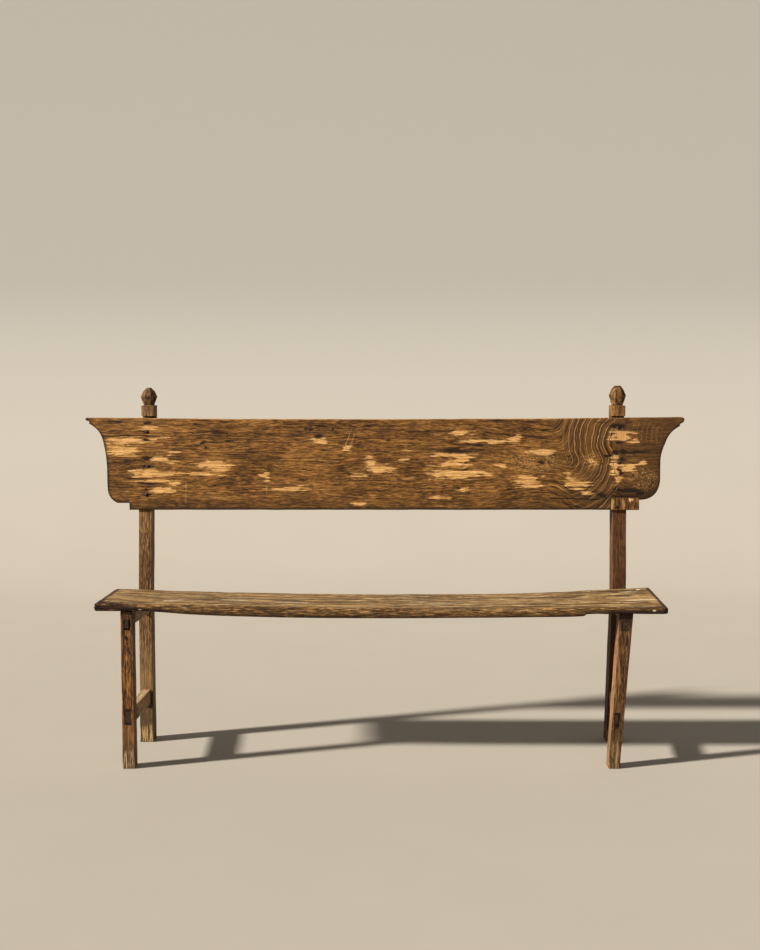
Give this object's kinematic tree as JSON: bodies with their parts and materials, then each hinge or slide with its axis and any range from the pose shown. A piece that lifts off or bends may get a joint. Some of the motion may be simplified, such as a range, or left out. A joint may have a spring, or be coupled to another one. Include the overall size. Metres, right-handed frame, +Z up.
{
  "type": "monks bench",
  "caption": "Long plank bench with a sagging seat on two end frames of legs and posts, and a high scroll-ended back board nailed into the notched rear posts.",
  "frame": {"origin": "on the floor under the middle of the bench's bounding box", "axes": "+X along the bench, to the right as a person faces it; +Y from the front edge of the seat to the back of the posts; +Z up"},
  "size_m": [1.726, 0.35, 1.043],
  "materials": {
    "seat_wood": "worn grey-tan oak, dry, with dark cracks",
    "board_wood": "brown stained oak with worn golden patches",
    "patch_wood": "darker brown wood, grain upright",
    "post_wood": "dark brown wood, slightly waxed, grain upright",
    "leg_wood": "brown wood, worn pale at the feet",
    "rail_wood": "dull brown wood",
    "wedge_wood": "dark brown wood, end grain",
    "nail_iron": "dull wrought iron"
  },
  "bodies": {
    "root": {"seat_plank": "seat_wood", "back_board": "board_wood", "back_board_patch": "patch_wood", "left_rear_post": "post_wood", "right_rear_post": "post_wood", "left_front_leg": "leg_wood", "right_front_leg": "leg_wood", "left_seat_bearer": "rail_wood", "right_seat_bearer": "rail_wood", "left_side_stretcher": "rail_wood", "right_side_stretcher": "rail_wood", "left_leg_wedges": "wedge_wood", "right_leg_wedges": "wedge_wood", "left_post_wedges": "wedge_wood", "right_post_wedges": "wedge_wood", "left_board_nails": "nail_iron", "right_board_nails": "nail_iron", "patch_nail": "nail_iron", "left_seat_nails": "nail_iron", "right_seat_nails": "nail_iron"}
  },
  "joints": []
}
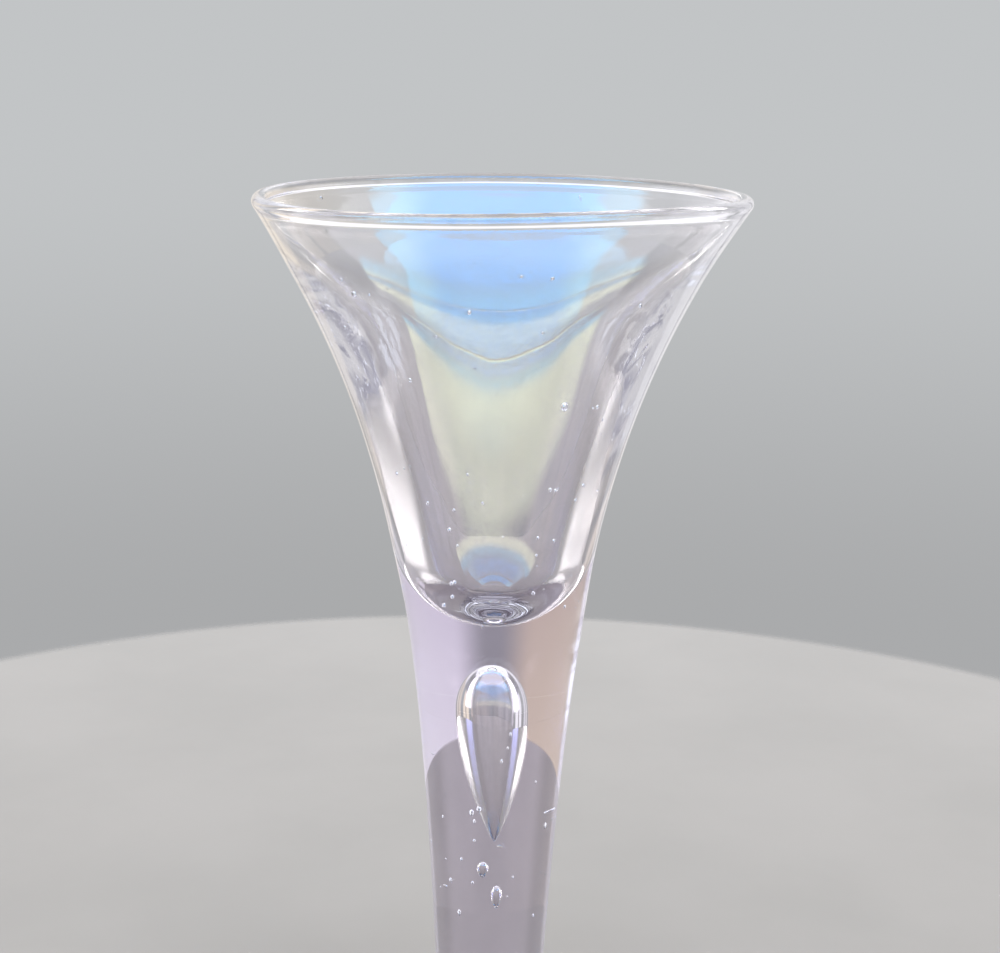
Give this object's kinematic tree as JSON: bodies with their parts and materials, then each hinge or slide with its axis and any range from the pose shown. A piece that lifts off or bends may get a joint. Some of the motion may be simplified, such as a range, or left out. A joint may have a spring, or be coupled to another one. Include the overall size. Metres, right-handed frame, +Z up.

= = = = = = =

# STATED GOAL
Write out every entry again, keeping each line exactly the same.

# TASK RESPONSE
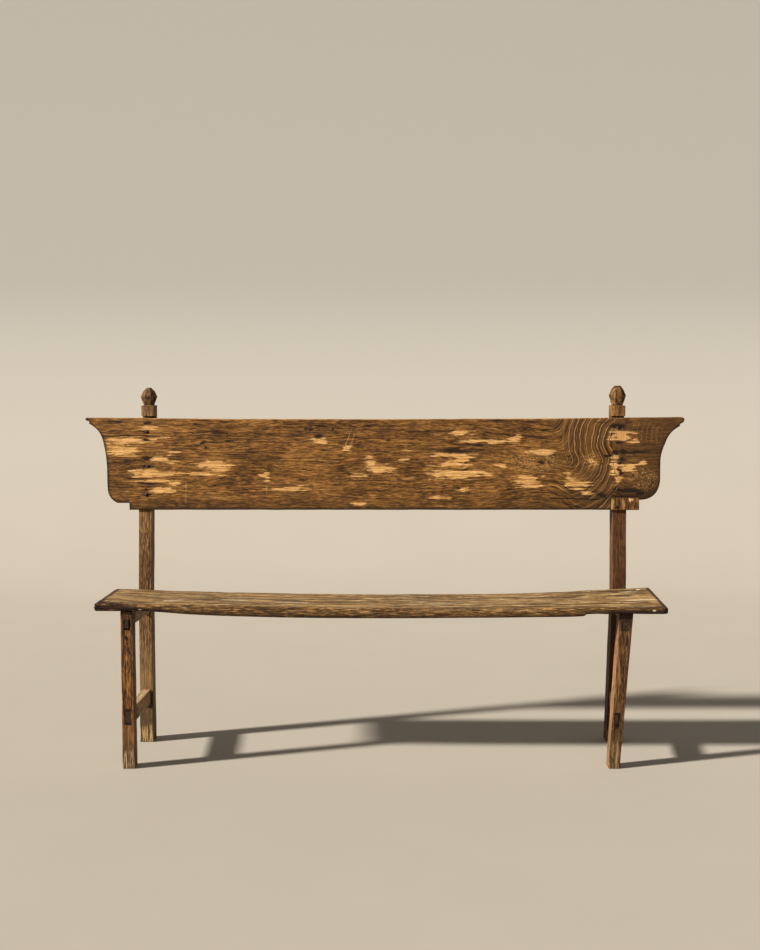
Give this object's kinematic tree as JSON: bodies with their parts and materials, then each hinge or slide with its axis and any range from the pose shown. A piece that lifts off or bends may get a joint. Some of the motion may be simplified, such as a range, or left out. A joint may have a spring, or be coupled to another one. Include the overall size. Metres, right-handed frame, +Z up.
{
  "type": "monks bench",
  "caption": "Long plank bench with a sagging seat on two end frames of legs and posts, and a high scroll-ended back board nailed into the notched rear posts.",
  "frame": {"origin": "on the floor under the middle of the bench's bounding box", "axes": "+X along the bench, to the right as a person faces it; +Y from the front edge of the seat to the back of the posts; +Z up"},
  "size_m": [1.726, 0.35, 1.043],
  "materials": {
    "seat_wood": "worn grey-tan oak, dry, with dark cracks",
    "board_wood": "brown stained oak with worn golden patches",
    "patch_wood": "darker brown wood, grain upright",
    "post_wood": "dark brown wood, slightly waxed, grain upright",
    "leg_wood": "brown wood, worn pale at the feet",
    "rail_wood": "dull brown wood",
    "wedge_wood": "dark brown wood, end grain",
    "nail_iron": "dull wrought iron"
  },
  "bodies": {
    "root": {"seat_plank": "seat_wood", "back_board": "board_wood", "back_board_patch": "patch_wood", "left_rear_post": "post_wood", "right_rear_post": "post_wood", "left_front_leg": "leg_wood", "right_front_leg": "leg_wood", "left_seat_bearer": "rail_wood", "right_seat_bearer": "rail_wood", "left_side_stretcher": "rail_wood", "right_side_stretcher": "rail_wood", "left_leg_wedges": "wedge_wood", "right_leg_wedges": "wedge_wood", "left_post_wedges": "wedge_wood", "right_post_wedges": "wedge_wood", "left_board_nails": "nail_iron", "right_board_nails": "nail_iron", "patch_nail": "nail_iron", "left_seat_nails": "nail_iron", "right_seat_nails": "nail_iron"}
  },
  "joints": []
}
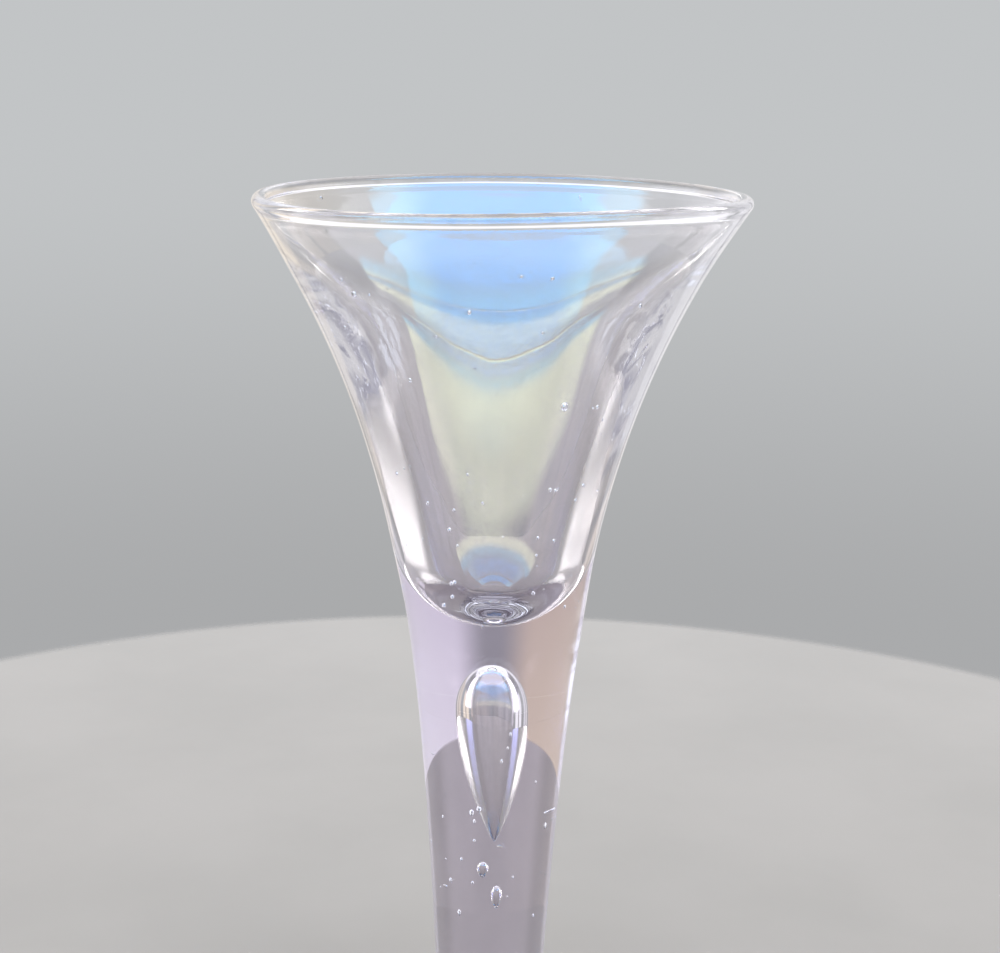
Give this object's kinematic tree as JSON: bodies with their parts and materials, then each hinge or slide with its axis and any range from the pose shown. A piece that lifts off or bends may get a joint. Some of the motion may be simplified, such as a range, or left out. A joint may have a spring, or be coupled to another one. Include the overall size. Metres, right-handed frame, +Z up.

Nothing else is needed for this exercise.